You may have heard the buzz … 401(k) plans can now permit in-plan Roth conversions. But is this an option for you?

What is it?

A 401(k) in-plan Roth conversion (also called an "in-plan Roth rollover") allows you to transfer the non-Roth portion of your 401(k) account into a designated Roth account within the same plan. The amount you convert is subject to federal income tax in the year of the conversion (except for any nontaxable basis you have in the amount transferred), but qualified distributions from the Roth account in the future are entirely income tax free. The 10% early distribution penalty doesn't apply to amounts you convert (but that tax may be reclaimed by the IRS if you take a nonqualified distribution from your Roth account within five years of the conversion).

What part of my account can I convert?

Here's where it gets a bit tricky. Assuming your 401(k) allows in-plan conversions (plans aren't required to), you have to be entitled to a distribution from the plan in order to make a conversion. For example, you're generally entitled to a distribution from your 401(k) plan after you terminate employment. If your account balance is greater than $5,000, you also have the right to keep your money in the plan until you reach normal retirement age (typically 65). So in this case, your plan may allow you to transfer all or part of your account into a Roth account (except for any required distributions and certain periodic payments).

But what if you're still employed?

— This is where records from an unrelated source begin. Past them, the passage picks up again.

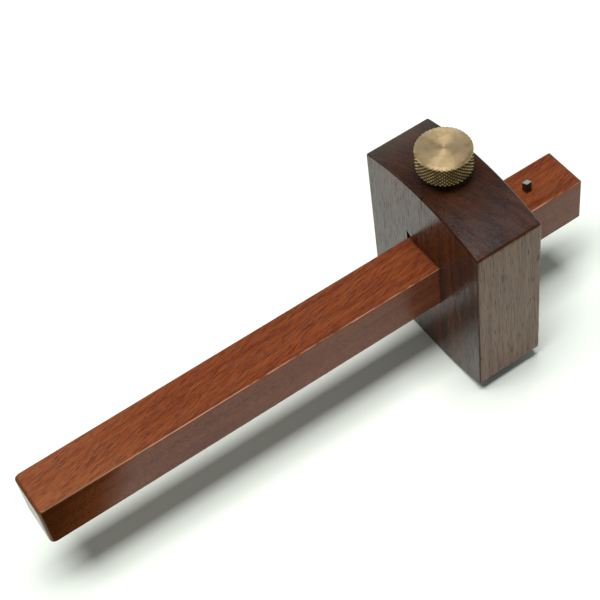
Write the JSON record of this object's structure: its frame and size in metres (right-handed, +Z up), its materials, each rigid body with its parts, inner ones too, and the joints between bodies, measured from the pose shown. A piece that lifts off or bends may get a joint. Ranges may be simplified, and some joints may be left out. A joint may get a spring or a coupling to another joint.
{
  "type": "marking gauge",
  "caption": "Hardwood marking gauge: a straight stem with a steel scribing pin slides through an arched stock and is locked by a knurled brass thumbscrew.",
  "frame": {"origin": "under the middle of the stem's length, level with the lowest point of the stock's arched foot", "axes": "+X along the stem towards the pin, +Y to the gauge's left, +Z up through the thumbscrew"},
  "size_m": [0.22, 0.062, 0.0907],
  "materials": {
    "stem_wood": "oiled satin",
    "stock_wood": "lacquered satin",
    "brass": "turned and knurled",
    "pin_steel": "dark ground steel"
  },
  "bodies": {
    "stock": {"stock": "stock_wood", "threaded_insert": "brass"},
    "stem": {"stem": "stem_wood", "marking_pin": "pin_steel"},
    "pressure_pad": {"pressure_pad": "brass"},
    "thumbscrew": {"thumbscrew": "brass"}
  },
  "joints": [
    {"name": "stem_slide", "type": "slide", "parent": "stock", "child": "stem", "axis": [1, 0, 0], "range_m": [-0.0175, 0.15]},
    {"name": "pad_lift", "type": "slide", "parent": "stock", "child": "pressure_pad", "axis": [0, 0, 1], "range_m": [0, 0.0025]},
    {"name": "thumbscrew_turn", "type": "hinge", "parent": "pressure_pad", "child": "thumbscrew", "pos_m": [0.06025, 0.0035, 0.06], "axis": [0, 0, 1], "range_deg": [0, 720]}
  ],
  "couplings": [
    {"joint": "thumbscrew_turn", "follows": "pad_lift", "rad_per_m": 5026.5}
  ]
}
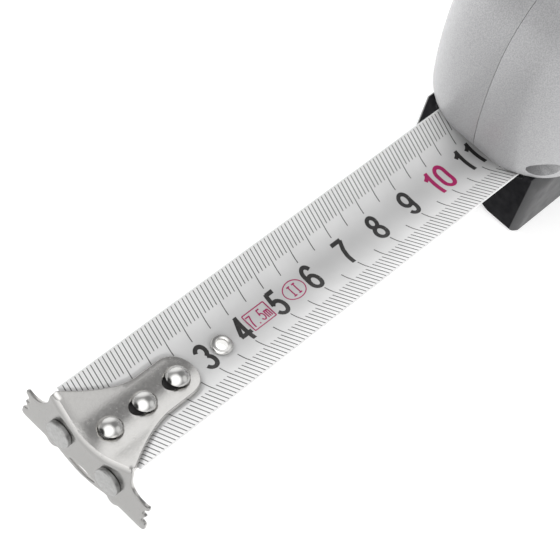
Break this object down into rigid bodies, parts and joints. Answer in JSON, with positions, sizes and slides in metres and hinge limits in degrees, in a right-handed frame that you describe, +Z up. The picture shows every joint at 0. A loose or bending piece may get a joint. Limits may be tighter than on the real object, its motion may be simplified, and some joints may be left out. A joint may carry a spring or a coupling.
{
  "type": "tape measure",
  "caption": "Pocket tape measure with a rounded case, thumb lock, belt clip and a printed steel blade pulled part way out, ending in a riveted magnetic hook.",
  "frame": {"origin": "middle of the underside of the base, below the case", "axes": "+Z up through the case, the blade pulls out along -X, +Y towards the belt clip"},
  "size_m": [0.1866, 0.0455, 0.0749],
  "materials": {
    "shell": "satin metallic silver paint with a fine grain",
    "bumper": "moulded black plastic",
    "nylon": "natural nylon",
    "screws": "zinc plated",
    "inlay": "plain moulded grip disc",
    "clip": "nickel plated spring steel",
    "axle": "turned",
    "spring_steel": "blued spring steel",
    "blade": "satin off-white lacquer with a printed millimetre scale",
    "nickel": "nickel plated steel, softly mottled",
    "magnet": "nickel plated magnet face",
    "button": "ribbed black rubber over plastic",
    "pad": "plain rubber"
  },
  "bodies": {
    "case": {"case_left": "shell", "case_right": "shell", "base_bumper": "bumper", "blade_guide": "nylon", "case_screw_1": "screws", "case_screw_2": "screws", "case_screw_3": "screws", "case_screw_4": "screws", "side_inlay": "inlay", "belt_clip": "clip", "clip_screw": "screws", "axle_post": "axle", "lock_spring": "spring_steel", "blade_throat": "blade"},
    "spool": {"drum": "nylon", "spring_cover": "nylon", "blade_coil": "blade", "power_spring": "spring_steel"},
    "tape": {"blade": "blade", "eyelet": "nickel", "hook_rivet_1": "nickel", "hook_rivet_2": "nickel", "hook_rivet_3": "nickel"},
    "end_hook": {"hook": "nickel", "magnet_left": "magnet", "magnet_right": "magnet"},
    "lock": {"lock_button": "button"},
    "brake": {"brake_arm": "bumper", "brake_pad_left": "pad", "brake_pad_right": "pad"}
  },
  "joints": [
    {"name": "blade_slide", "type": "slide", "parent": "case", "child": "tape", "axis": [1, 0, 0], "range_m": [0, 0.1065], "deforming": ["blade", "eyelet", "blade_throat"]},
    {"name": "spool_turn", "type": "hinge", "parent": "case", "child": "spool", "pos_m": [0.004, 0, 0.0387], "axis": [0, -1, 0], "range_deg": [0, 231]},
    {"name": "hook_play", "type": "slide", "parent": "tape", "child": "end_hook", "axis": [1, 0, 0], "range_m": [0, 0.001]},
    {"name": "lock_push", "type": "hinge", "parent": "case", "child": "lock", "pos_m": [-0.012, 0, 0.046], "axis": [0, -1, 0], "range_deg": [0, 10]},
    {"name": "brake_press", "type": "slide", "parent": "case", "child": "brake", "axis": [0, 0, -1], "range_m": [0, 0.00305]}
  ],
  "couplings": [
    {"joint": "spool_turn", "follows": "blade_slide", "rad_per_m": 37.7},
    {"joint": "brake_press", "follows": "lock_push", "m_per_rad": 0.01718}
  ]
}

If you want to transfer your pretax contributions and earnings into a Roth account, you'll generally only be able to do so if you're age 59½ or disabled, or you've received a qualified reservist distribution, because those are the only events that can trigger an eligible distribution (hardship withdrawals aren't eligible for rollover or conversion). In some cases, your vested employer contributions (and earnings) may also be available for distribution while you're still employed--for example, after the contribution has been in the plan for two years, or after you have 60 months of participation (the terms of your plan, and federal law, control). If your plan allows these distributions, it can also allow them to be converted.

Keep in mind that if you're entitled to an eligible rollover distribution, you can always roll those dollars into a Roth IRA instead of using an in-plan conversion.

Some employers aren't comfortable letting employees withdraw their retirement funds while they're still employed. The IRS has addressed this concern by letting 401(k) plans provide for the in-service distributions described above only if the employee intends to convert those funds. For example, a plan that currently doesn't let employees withdraw pretax dollars at age 59½ can be amended to allow those withdrawals, but only if an employee intends to roll those dollars into a Roth account--the employee would not be allowed to actually take a distribution of the funds, or roll the dollars over into an IRA.

What else do I need to know?

If you have the choice of an in-plan conversion or a rollover to a Roth IRA, which should you choose? There are a number of factors to consider:

  • You can recharacterize (undo) a Roth IRA conversion if the conversion turns sour (for example, the value of the converted assets declines significantly), but you can't recharacterize in-plan conversions.
  • In general, the investments available in an employer 401(k) plan are fairly limited, while virtually any type of investment is available in an IRA (on the other hand, your 401(k) plan may offer investments that you can't replicate in an IRA, or that aren't available at similar cost).
  • Finally, 401(k) plans typically enjoy more protection from creditors under federal law than do IRAs (consult a professional if creditor protection is important to you).